El martes pulso la clave y entro al quirófano. Voy al vestuario de mujeres. Me desnudo, guardo la ropa en el locker y me pongo el ambo, las botitas y el gorro. Paso al área limpia. Saludo al anestesista y a la instrumentadora. Pido a Sofía por el handy. La camilla llega a la media hora, con la familia de cortejo. Le ponen a la mujer un relajante muscular y la intuban. Pinto la pierna mientras mi ayudante delimita con sábanas los campos estériles. Pido el bisturí. Sangra poco, está todo tapado. Corto el músculo y ligo la arteria por arriba y por abajo. Secciono el nervio ciático. Agarro la sierra, la acerco al hueso. El ruido es suave, adormecedor. Clac. La pierna  va etiquetada a un balde de residuos. Lavo lo que queda con solución fisiológica, suturo y vendo. Escribo  el parte y el certificado.
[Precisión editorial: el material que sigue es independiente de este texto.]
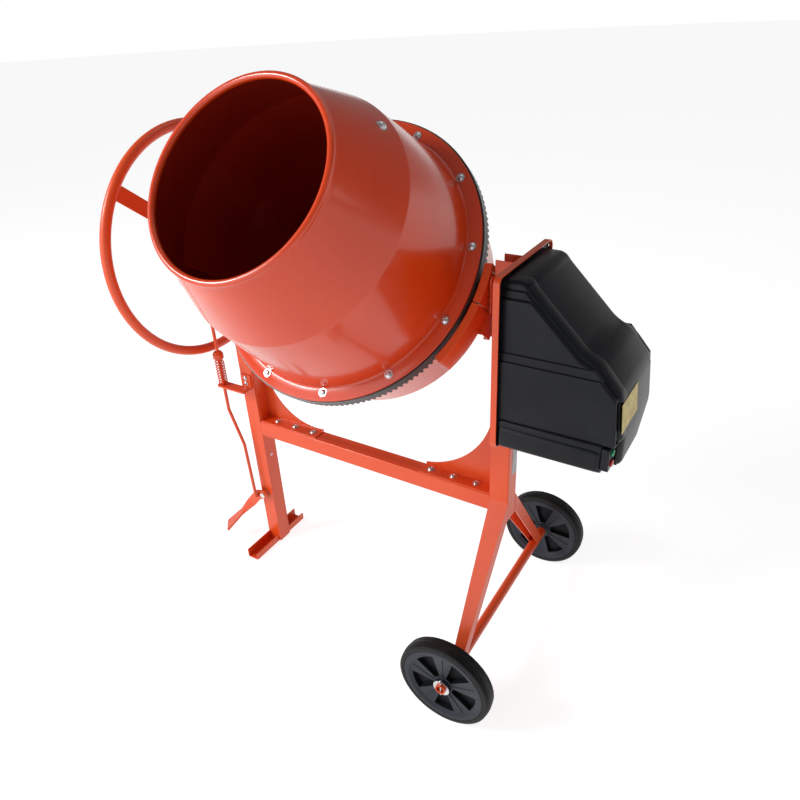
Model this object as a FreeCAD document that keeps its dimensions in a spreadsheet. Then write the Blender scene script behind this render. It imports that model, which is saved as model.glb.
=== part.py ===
"""Electric concrete mixer: a tilting drum in a yoke, on a wheeled stand, with a foot lock.

Millimetres, +Z up.  The origin is on the floor under the middle of the machine.  X runs along the
crossbeam towards the motor, and the drum leans over towards -Y.
"""
import FreeCAD, Part
import math
import os
from FreeCAD import Placement, Rotation, Vector

import Sketcher

doc = FreeCAD.newDocument("concrete_mixer")

# ---------------------------------------------------------------------------------------------
# Driving dimensions, kept in a spreadsheet.  Stand heights are above the floor.  Drum heights are
# along the drum's own axis, above (or, for heel, floor and hub, below) the tilt axis.
# ---------------------------------------------------------------------------------------------
DIMENSIONS = [
    ("middle_x", -69, "middle between the posts, from the origin"),
    ("middle_y", 66, "middle plane of the stand, from the origin"),
    ("pivot_height", 1033, "tilt axis above the floor"),
    ("tilt", 51, "lean of the drum axis from upright, degrees"),
    ("drum_shift", 5, "drum axis, from the middle between the posts"),
    ("close_gap", 0.3, "gap between curved faces that meet"),
    ("running_gap", 0.05, "radial gap of a shaft in its bearing"),
    ("bolt_gap", 0.25, "radial gap of a bolt in its hole"),
    # stand
    ("post_gap", 782, "clear width between the posts"),
    ("post_size", 50, "side of the posts"),
    ("post_sheet", 3, "sheet of the posts, legs and gussets"),
    ("left_post_rise", 42, "left post's top above the tilt axis"),
    ("right_post_end", 416, "lower end of the right post"),
    ("beam_top", 484, "top of the crossbeam"),
    ("beam_size", 50, "side of the crossbeam"),
    ("beam_wall", 3, "wall of the crossbeam"),
    ("left_gusset_radius", 166, "hollow of the left gusset"),
    ("right_gusset_radius", 232, "hollow of the right gusset"),
    ("gusset_foot", 213, "length of the gussets' feet on the beam"),
    ("gusset_bolt_first", 52, "first gusset bolt, from the post"),
    ("gusset_bolt_step", 68, "step of the gusset bolts"),
    ("foot_length", 245, "length of the foot channel"),
    ("foot_forward", 136, "front end of the foot channel, before the middle plane"),
    ("foot_width", 40, "width of the foot channel"),
    ("foot_height", 30, "height of the foot channel's rear flange"),
    ("foot_lip", 24, "height of the foot channel's other flange"),
    ("leg_top_width", 50, "width of a wheel leg at the post"),
    ("leg_end_width", 27, "width of a wheel leg at the axle"),
    ("leg_top", 474, "height where the legs leave the post"),
    ("leg_depth", 34, "depth of the legs' folded sides at the post"),
    ("leg_end_depth", 30, "depth of the legs' folded sides at the axle"),
    ("axle_radius", 13.5, "axle tube, outer radius"),
    ("axle_wall", 2.6, "wall of the axle tube"),
    ("axle_offset", 29, "axle, from the right post's inner face"),
    # wheels
    ("wheel_radius", 125, "outer radius of the tyres"),
    ("tyre_section", 27, "tyre's radial height"),
    ("wheel_width", 42, "width of the tyres"),
    ("wheel_face", 351, "outer face of the wheels, from the middle plane"),
    ("hub_radius", 23, "radius of the wheel's hub"),
    ("hub_length", 46, "length of the wheel's hub"),
    ("disc_sheet", 4, "wall of the wheel's disc"),
    ("wheel_spokes", 5, "raised sectors of the wheel's disc"),
    # drum
    ("mouth_height", 458, "plane of the mouth's rolled edge"),
    ("mouth_radius", 210, "centre line of the mouth's rolled edge"),
    ("bead_radius", 7.5, "section radius of the mouth's rolled edge"),
    ("shoulder_height", 291, "fold between the drum's wall and its cone"),
    ("shoulder_radius", 284, "radius of that fold"),
    ("wall_radius", 318.5, "drum's wall at the flanges"),
    ("flange_height", 65, "meeting face of the two flanges"),
    ("flange_radius", 352, "outer radius of the flanges"),
    ("drum_sheet", 2.5, "sheet of the drum"),
    ("heel_depth", 169, "edge of the drum's bottom"),
    ("heel_radius", 304, "radius of that edge"),
    ("floor_depth", 240, "flat floor of the drum"),
    ("floor_radius", 120, "radius of that floor"),
    ("flange_bolt_circle", 331, "radius of the flange bolt circle"),
    ("flange_bolt_count", 12, "flange bolts"),
    ("flange_bolt_start", 11.6, "first flange bolt, degrees from +X"),
    ("bolt_radius", 4, "shank of the flange and frame bolts"),
    ("bolt_head_radius", 7.5, "head of those bolts"),
    ("bolt_head", 5.5, "height of those heads"),
    # ring gear and pinion
    ("ring_teeth", 156, "teeth of the ring gear"),
    ("ring_segments", 4, "cast segments of the ring gear"),
    ("ring_inner", 323, "inner radius of the ring gear"),
    ("ring_outer", 356, "outer radius of the ring gear"),
    ("ring_root", 40, "root plane of its teeth, above the tilt axis"),
    ("tooth_tip", 31.5, "tip plane of its teeth"),
    ("pinion_teeth", 16, "teeth of the pinion"),
    ("pinion_tip", 38.5, "tip radius of the pinion"),
    ("pinion_root", 29.5, "root radius of the pinion"),
    ("shaft_radius", 10, "pinion shaft"),
    # yoke
    ("arm_reach", 366, "inner face of the yoke's arms, from the drum axis"),
    ("arm_sheet", 8, "thickness of the yoke"),
    ("arm_width", 70, "width of the yoke"),
    ("arm_rise", 36, "top of the arms above the tilt axis"),
    ("yoke_depth", 322, "inner face of the yoke's bottom, below the tilt axis"),
    ("yoke_bend", 45, "inner radius of the yoke's bends"),
    ("left_trunnion_radius", 17.5, "left trunnion shaft"),
    ("right_trunnion_radius", 18, "right trunnion tube"),
    ("trunnion_bore", 13, "bore of the right trunnion"),
    ("spindle_radius", 15, "drum spindle"),
    ("hub_flange_radius", 74, "flange of the drum hub"),
    ("hub_tube_radius", 38, "tube of the drum hub"),
    ("bearing_outer", 31, "outer radius of the spindle bearings"),
    ("bearing_width", 16, "width of the spindle bearings"),
    # guard
    ("guard_inner", 361, "inner edge of the gear guard"),
    ("guard_outer", 380, "outer face of the gear guard"),
    ("guard_sheet", 2, "sheet of the gear guard"),
    ("guard_top", 58, "top of the gear guard, above the tilt axis"),
    ("guard_skirt", 61, "height of its outer wall"),
    ("guard_low_angle", -31, "lower end of the guard, degrees"),
    ("guard_joint_angle", -8, "joint between its two pieces, degrees"),
    ("guard_high_angle", 6, "upper end of the guard, degrees"),
    # handwheel and lock
    ("handwheel_gap", 83, "handwheel's plane, from the left post's outer face"),
    ("handwheel_radius", 312.5, "centre line of the handwheel's rim"),
    ("rim_radius", 13.5, "section radius of the handwheel's rim"),
    ("spoke_width", 40, "width of the handwheel's flat bar"),
    ("spoke_sheet", 6, "thickness of that bar"),
    ("lock_gap", 51, "plane of the lock disc and rod, from the same face"),
    ("lock_disc_radius", 110, "radius of the lock disc"),
    ("lock_disc_sheet", 8, "thickness of the lock disc"),
    ("rod_radius", 5, "lock rod"),
    ("rod_forward", 50, "lock rod, before the middle plane"),
    ("rod_drop", 101, "top of the lock rod, below the tilt axis"),
    ("bracket_height", 602, "underside of the lock bracket"),
    ("bracket_sheet", 5, "thickness of the lock bracket"),
    ("bracket_width", 34, "width of the lock bracket"),
    ("spring_coil_radius", 12.5, "centre line of the lock spring"),
    ("spring_wire", 1.8, "radius of its wire"),
    ("spring_length", 82, "length of the lock spring"),
    ("spring_turns", 9, "turns of the lock spring"),
    ("collar_radius", 16, "radius of the spring collar"),
    ("pedal_pivot_height", 200, "pedal's pivot"),
    ("pedal_inset", 22, "pedal's pivot, inside the left post's outer face"),
    ("pedal_arm", 25, "pedal pivot to the rod"),
    ("pedal_sheet", 6, "thickness of the pedal bar"),
    ("pedal_width", 32, "width of the pedal bar"),
    # drive
    ("plate_width", 290, "width of the backplate"),
    ("plate_rise", 85, "top of the backplate, above the tilt axis"),
    ("plate_drop", 317, "bottom of the backplate, below the tilt axis"),
    ("plate_rim", 14, "depth of the backplate's folded rim"),
    ("plate_sheet", 3, "sheet of the backplate"),
    ("cover_depth", 263, "depth of the cover, from the backplate's rim"),
    ("cover_wall", 3, "wall of the cover"),
    ("cover_inset", 12, "cover's sides, inside the backplate's rim"),
    ("pulley_radius", 64, "running radius of the large pulley"),
    ("motor_pulley_radius", 15, "running radius of the motor pulley"),
    ("pulley_width", 18, "width of the pulleys"),
    ("pulley_offset", 22, "pulleys, from the backplate's rim"),
    ("belt_thickness", 4, "thickness of the belt"),
    ("motor_height", 833, "motor's axis above the floor"),
    ("motor_radius", 60, "outer radius of the motor"),
    ("motor_length", 170, "length of the motor"),
    ("motor_bore", 37, "bore of the motor's stator"),
    ("motor_shaft_radius", 7, "motor shaft"),
    ("button_radius", 8, "push buttons"),
    ("button_travel", 3, "travel of the push buttons"),
]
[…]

Al verme, la familia se levanta.

–Salió todo bien –informo.

–¿Y la pierna?

–Está en la morgue.

–La llevamos –dicen.

Mi trabajo en la clínica es un largo viaje, un desfile de gente y de rituales para matar el tiempo. El resto de la semana estoy ocupada con un  atropellado por un auto, dos baleados en una salidera y una fractura expuesta de tobillo. Sofía muere el jueves y la familia la lleva junto con la pierna. Recién el viernes puedo ocuparme de mi pelo. El local está a pleno y no hay asientos libres. Cuando encuentro uno dejo mi cartera mientras busco una revista. Al volver, la mujer del carnicero sigue hablando: “Le dije a tu padre que hiciera la reserva, ahora no hay bodega y nos perdemos el casamiento”. Marisa se acerca con la tintura. “No doy más”, dice. Se le notan las ojeras. Me miro en el espejo. Mis mechas descoloridas, como  crines. Trato de concentrarme en la lectura. Suena el celular. Lo dejo. Si atiendo en shabat pierdo el turno de la peluquería.